No one really talks about how lonely it is to wake up.
Not in the poetic, romanticised way.
But the kind of lonely that creeps in quietly—
when you realise you don’t relate to the people around you anymore.
When small talk feels exhausting.
And you start questioning whether you’ve changed too much…
or if they were never really your people to begin with.
You don’t mean to pull away.
It just happens.
The conversations that used to fill you now feel hollow.
The spaces that once felt safe now leave you buzzing, overstimulated, or just… sad.
It’s not that you think you’re better.
It’s that you’re different now.
And no one really prepares you for how much that difference can ache.
It wasn’t one big moment that changed everything.
It was subtle. Quiet.
A news segment.
Some numbers that didn’t add up.
A growing feeling in my gut that what we were being told… wasn’t the full truth.
I remember saying, “They’re making this worse than it actually is,” and the looks I got—
the side-eyes, the awkward laughs, the dismissive “Well, I don’t know, I’m just saying what so-and-so said…”
That was when I started feeling it:
The gap. The distance between the way I see the world and the way most people choose to see it.
Small talk became the default.
Not just in passing—but in friendships too.
“What you been up to?”
“Nice weather, isn’t it?”
Conversations that used to feel like connection now feel like code-switching.
I have to filter my thoughts—keep it light, material, surface-level.
Because going deeper might risk judgment. Might cost me something.
Around people who haven’t started waking up, I shrink a little.
Not out of shame, but survival.
I censor myself.
I speak from their world instead of mine.
Because when you speak from your world—the world you see so clearly now—it makes people uncomfortable.
And that breaks my heart a bit, every time.
That’s why I write.
Because here, I don’t have to shrink.
I can say it all.
When I do try to speak up, the response is usually the same:
“What can we do?”
“We just have to get on with it.”
I know those words are just a way of shutting down the conversation.

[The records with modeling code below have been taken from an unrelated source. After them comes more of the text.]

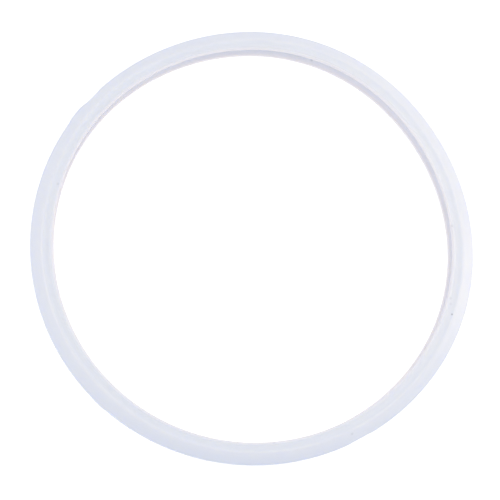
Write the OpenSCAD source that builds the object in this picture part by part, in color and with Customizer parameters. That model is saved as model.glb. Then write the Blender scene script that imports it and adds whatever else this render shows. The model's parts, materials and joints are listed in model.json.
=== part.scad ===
// Sealing ring of a pressure cooker: one closed ring of moulded silicone.
// The origin is the centre of the ring at the height of its lower crest, and +Z is its axis.
// The section is the same above and below its middle, so the ring seals either way up.

/* [Ring] */
// Diameter across the outer band
outer_d = 240; // [160:1:320]
// Width of the section, from the outer band in to the edge of the lips
section_w = 12; // [11:0.1:16]
// Height of the section, from the lower crest to the upper one
section_h = 12; // [10:0.1:16]

/* [Outer body] */
// Height of the straight band round the outside, which seats in the lid
band_h = 4; // [1:0.1:6]
// Width of the sloping shoulder between the band and a crest
shoulder_w = 6; // [4:0.1:6.5]
// Width of the flat land on a crest
crest_w = 0.9; // [0.4:0.1:1.2]
// Thickness of rubber between the band and the floor of the channel
wall_t = 4; // [3:0.1:5]

/* [Lips] */
// Thickness of a lip
lip_t = 1.4; // [1.2:0.1:2.6]
// How far the outer face of a lip lies below its crest
lip_drop = 0.5; // [0.3:0.1:1.2]
// Width of the slope from a crest down to its lip
step_w = 1.2; // [0.5:0.1:1.6]
// How far the round bead along the edge of a lip stays below the crest
bead_drop = 0.1; // [0.05:0.05:0.5]

/* [Hidden] */
$fn = 96;

mid_z = section_h / 2;             // height of the section's plane of symmetry
outer_r = outer_d / 2;
inner_r = outer_r - section_w;     // at the edge of the lips
crest_out_r = outer_r - shoulder_w;
crest_in_r = crest_out_r - crest_w;
lip_top = mid_z - lip_drop;        // heights here are above the plane of symmetry
lip_under = lip_top - lip_t;
bead_top = mid_z - bead_drop;
bead_r = (bead_top - lip_under) / 2;   // a bead is flush with the underside of its lip
bead_centre_r = inner_r + bead_r;
floor_r = outer_r - wall_t;

// Upper half of the solid section, from the plane of symmetry up to the crest and the lip
module half_section() {
    polygon([
        [bead_centre_r, 0],
        [outer_r, 0],
        [outer_r, band_h / 2],
        [crest_out_r, mid_z],
        [crest_in_r, mid_z],
        [crest_in_r - step_w, lip_top],
        [bead_centre_r, lip_top]
    ]);
    translate([bead_centre_r, bead_top - bead_r]) circle(r = bead_r);
}

// Channel between the lips, with a half-round floor, cut well past the edge of the lips
module channel_section() {
    translate([floor_r - lip_under, 0]) circle(r = lip_under);
    translate([inner_r - section_w, -lip_under])
        square([floor_r - lip_under - inner_r + section_w, 2 * lip_under]);
}

module ring_section() {
    difference() {
        union() {
            half_section();
            mirror([0, 1]) half_section();
        }
        channel_section();
    }
}

module sealing_ring() {
    color("aliceblue") translate([0, 0, mid_z]) rotate_extrude($fn = 240) ring_section();
}

sealing_ring();
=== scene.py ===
import json
import math

import bmesh
import bpy
from mathutils import Matrix, Vector


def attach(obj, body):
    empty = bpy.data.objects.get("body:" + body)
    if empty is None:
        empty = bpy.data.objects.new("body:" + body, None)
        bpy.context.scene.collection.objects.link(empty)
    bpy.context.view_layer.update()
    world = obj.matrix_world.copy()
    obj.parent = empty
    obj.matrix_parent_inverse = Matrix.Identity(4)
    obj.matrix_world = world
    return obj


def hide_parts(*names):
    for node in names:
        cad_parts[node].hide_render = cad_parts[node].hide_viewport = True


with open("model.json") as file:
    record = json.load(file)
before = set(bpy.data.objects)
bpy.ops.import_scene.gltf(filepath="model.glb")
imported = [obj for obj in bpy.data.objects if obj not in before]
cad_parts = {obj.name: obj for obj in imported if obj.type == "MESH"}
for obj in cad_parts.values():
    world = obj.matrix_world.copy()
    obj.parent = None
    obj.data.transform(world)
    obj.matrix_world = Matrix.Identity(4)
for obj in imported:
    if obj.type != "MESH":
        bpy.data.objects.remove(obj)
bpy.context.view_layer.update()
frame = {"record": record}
mounts = {mount["name"]: mount for mount in frame["record"]["mounts"]}
print("frame loaded")

mm = 0.001
ringHeight = mounts["upper_crest"]["pos_m"][2]
outerRadius = mounts["lid_seat"]["dims"]["r_mm"] * mm


# camera, above the ring and a little to one side

cameraSetup = {
    "distance": 0.7,
    "tilt": 13.9,  # degrees off straight down
    "farSide": 63.3,  # which way is furthest from the lens, in degrees from +X towards +Y
    "lens": 92.35,
    "aim": (-2.1 * mm, -3.2 * mm),  # the point looked at, right and up from the ring's centre
}


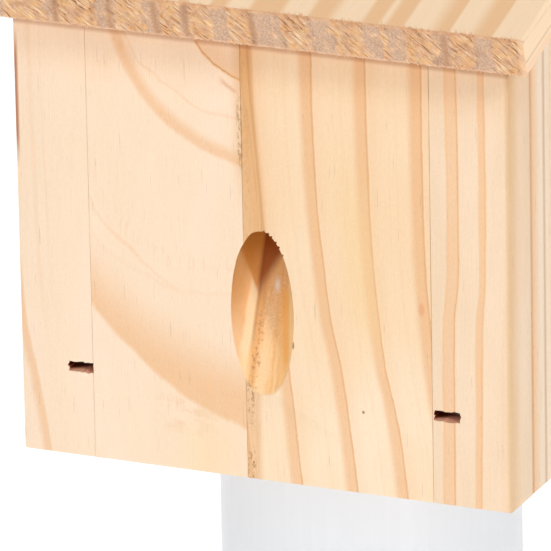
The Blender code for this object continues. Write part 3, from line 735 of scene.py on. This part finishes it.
def make_board(label, staves, low_y, high_y, seams, cuts, node, proud=0):
    """A board glued up from staves. cuts are the solids to carve out of each stave, and proud is how
    far the inner staves stand out of its back."""
    edges = [-SIDE_X, *(at * MM for at in seams), SIDE_X]
    glue = 0.01 * MM
    for number, (low_x, high_x, look, cutters) in enumerate(zip(edges, edges[1:], staves, cuts), 1):
        low_x += glue if number > 1 else 0
        high_x -= glue if number < len(staves) else 0
        deep = high_y + (proud if 1 < number < len(staves) else 0)
        stave = add_object(f"{label}_stave_{number}", stave_mesh(low_x, high_x, low_y, deep), look)
        if cutters:
            carve(stave, *cutters)
        smooth_small_faces(stave)
        stand_in(stave, "stand", "planed_pine", node)
    for cutter in dict.fromkeys(cutter for cutters in cuts for cutter in cutters):
        bpy.data.objects.remove(cutter)


def staple_slots(end, face_y, inward, draw):
    """The two slots on one face, left and right."""
    names = [f"{end}_{hand}" for hand in HANDS]
    return [slot_cutter(f"{name}_slot", f"{name}_staple", face_y, inward, draw) for name in names]


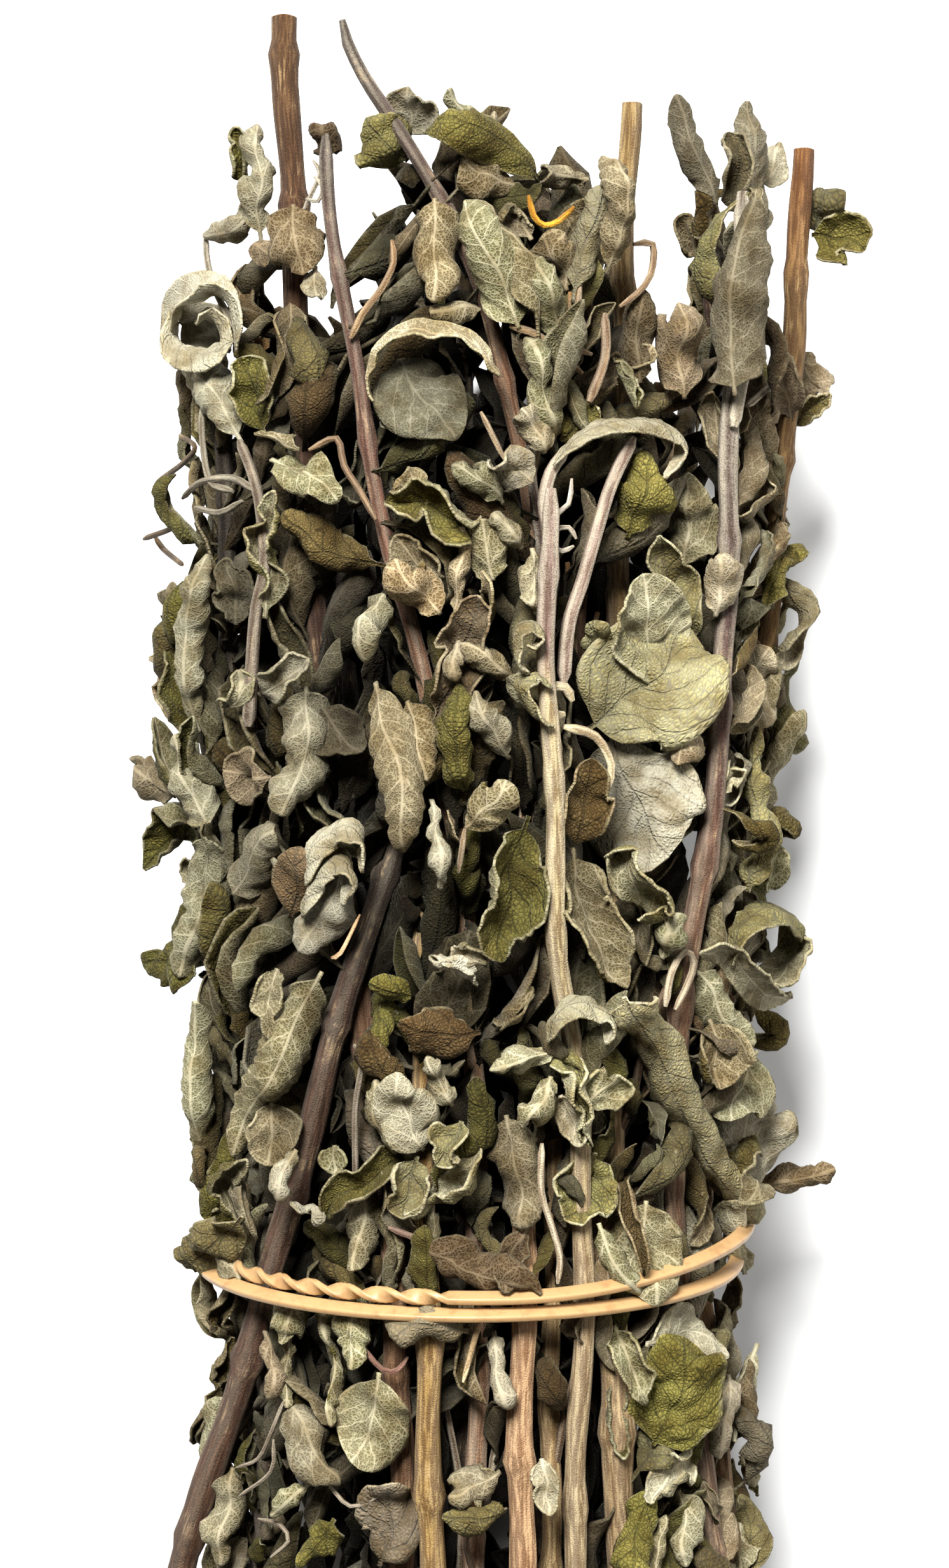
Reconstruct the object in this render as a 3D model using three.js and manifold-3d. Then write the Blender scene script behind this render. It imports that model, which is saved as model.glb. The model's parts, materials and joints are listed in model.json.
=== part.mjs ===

But my mind doesn’t stop asking.
What can we do?
What I crave now isn’t just closeness.
It’s resonance.
I want connection with someone who sees what I see—
who feels the imbalance in the world and isn’t afraid to talk about it.
That’s why the rare aligned conversations feel like medicine.
Like the ones I’ve had with a certain friend, where time disappears and the energy lifts.
We might not have all the answers…
But we both know something’s off.
And we both believe something has to change.